Rifiuti e disservizi, la lettera del consorzio uscente «Personale rimasto fedele ha continuato a lavorare»

L’uscita di scena dall’appalto dei rifiuti nella città di Catania decretato da una lettera piena di precisazioni. È quella scritta da Rodolfo Briganti nella qualità di presidente del consorzio Seneco. Al quale da ieri notte si è sostituita l’azienda Dusty, vincitrice dell’appalto ponte da 18 milioni di euro. Un passaggio del testimone al veleno a causa di nuovi disservizi nella raccolta dell’immondizia durante la notte tra sabato e domenica. Ovvero quella che coincideva con l’ultimo turno di Seneco tra le strade della città. Domenica il risveglio per gli abitanti del capoluogo etneo è stato caratterizzato da cassonetti stracolmi, microdiscariche e odori nauseabondi.

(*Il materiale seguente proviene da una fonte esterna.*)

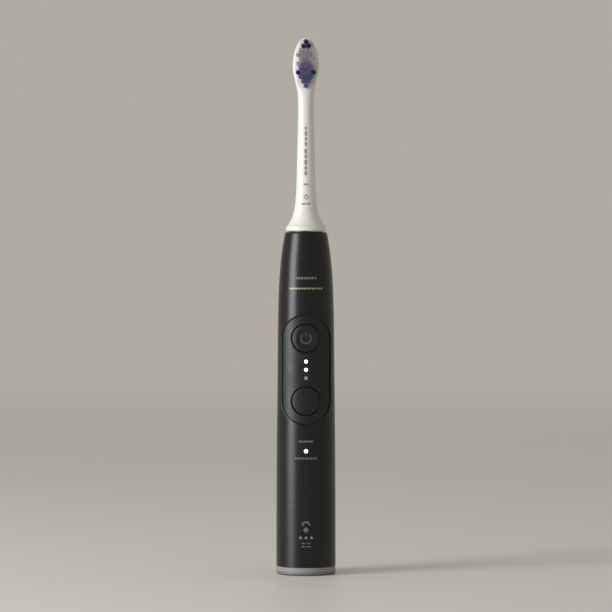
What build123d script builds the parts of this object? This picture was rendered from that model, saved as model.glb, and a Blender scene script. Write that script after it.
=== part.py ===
from build123d import *
import os
from math import sqrt

# Sonic toothbrush that stands upright on its own foot: a slim round handle with two
# buttons on its front, and a push-on brush head. The origin is the centre of the
# foot, on the surface that it stands on. +Z points up the handle, and the bristles,
# the buttons and the lights face -Y. All sizes are in millimetres.

# ---- Handle casing ----
HANDLE_HEIGHT = 162.0
FOOT_R = 14.1
WAIST_R = 12.98
SHOULDER_R = 12.06
TOP_R = 9.9
SHOULDER_HEIGHT = 29.6
BODY_BULGE = 0.28
BODY_STATIONS = 4
TOP_EDGE_ROUND = 0.9
WALL = 1.9
TOP_WALL = 2.2
TOP_LAND_INSET = 1.7

# ---- Foot and charging socket ----
FOOT_RING_HEIGHT = 3.8
FOOT_RING_INSET = 0.12
FOOT_EDGE_ROUND = 1.0
SEAM_GAP = 0.1
SOCKET_R = 4.6
SOCKET_DEPTH = 14.0
SOCKET_WALL = 1.0
SOCKET_LIFT = 0.3
SOCKET_FLANGE = 1.0
END_CAP_THICKNESS = 2.6
SEAL_SECTION_R = 0.65
COIL_FORMER_HEIGHT = 6.6
FORMER_WALL = 0.6
COIL_FORMER_R = 10.4

# ---- Front pad, buttons and lights ----
PAD_R = 11.0
PAD_DISH = 0.9
PAD_GAP = 0.05
PAD_RIM_ROUND = 0.5
POWER_FROM_TOP = 50.0
BUTTON_SPACING = 29.6
BUTTON_R = 6.5
BUTTON_GAP = 0.45
BUTTON_EDGE_ROUND = 0.4
BUTTON_HOLE_ROUND = 0.25
BUTTON_FLANGE = 1.1
BUTTON_FLANGE_WIDTH = 9.0
BUTTON_FLANGE_THICKNESS = 0.7
BUTTON_FLANGE_GAP = 0.35
BUTTON_TRAVEL = 0.5
PLUNGER_R = 1.3
POWER_DISH_DEPTH = 0.75
POWER_DISH_RIM_R = 5.3
INTENSITY_LIGHT_R = 0.85
INTENSITY_LIGHT_PITCH = 3.9
MODE_LIGHT_R = 0.95
MODE_LIGHT_BELOW_BUTTON = 23.5
BATTERY_LIGHT_R = 0.6
BATTERY_LIGHT_PITCH = 2.6
BATTERY_LIGHT_HEIGHT = 18.1
LIGHT_GAP = 0.05
GUIDE_THICKNESS = 1.0
GUIDE_MARGIN = 0.7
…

Da qui l’annuncio dell’assessore all’Ecologia Fabio Cantarella di nuove sanzioni.

«Abbiamo assicurato il massimo impegno per garantire lo svolgimento del servizio – sostiene Briganti nella missiva -. Eventuali disservizi sono attribuibili a iniziative individuali, anche se plurime, ma non concordate con i vertici aziendali e organizzazioni sindacali». Stando alle parole dell’imprenditore un nutrito gruppo di operatori infedeli avrebbe boicottato l’ultimo turno di servizio prima del passaggio a Dusty grazie alla clausola sociale inserita nel contratto d’appalto. «Seneco precisa che negli ultimi giorni, con il proprio personale fedele, ha continuato a lavorare con impegno e assiduità». 

Arrestato a novembre dello scorso anno durante il blitz Gorgoni, Briganti è stato scarcerato dal tribunale del Riesame un mese dopo. L’imprenditore, secondo i magistrati della procura di Catania, sarebbe stato uno dei protagonisti nella gestione irregolare della raccolta dei rifiuti ad Aci Catena. Un affare milionario che avrebbe attirato gli appetiti dei clan mafiosi Laudani e Cappello, motivo per il quale si celebrerà presto un processo dopo i rinvii a giudizio dello scorso luglio. A giocare il ruolo di collettore tra boss e aziende sarebbe stato l’ex sindaco Ascenzio Maesano. Quest’ultimo già condannato per corruzione in appello a due anni e undici mesi.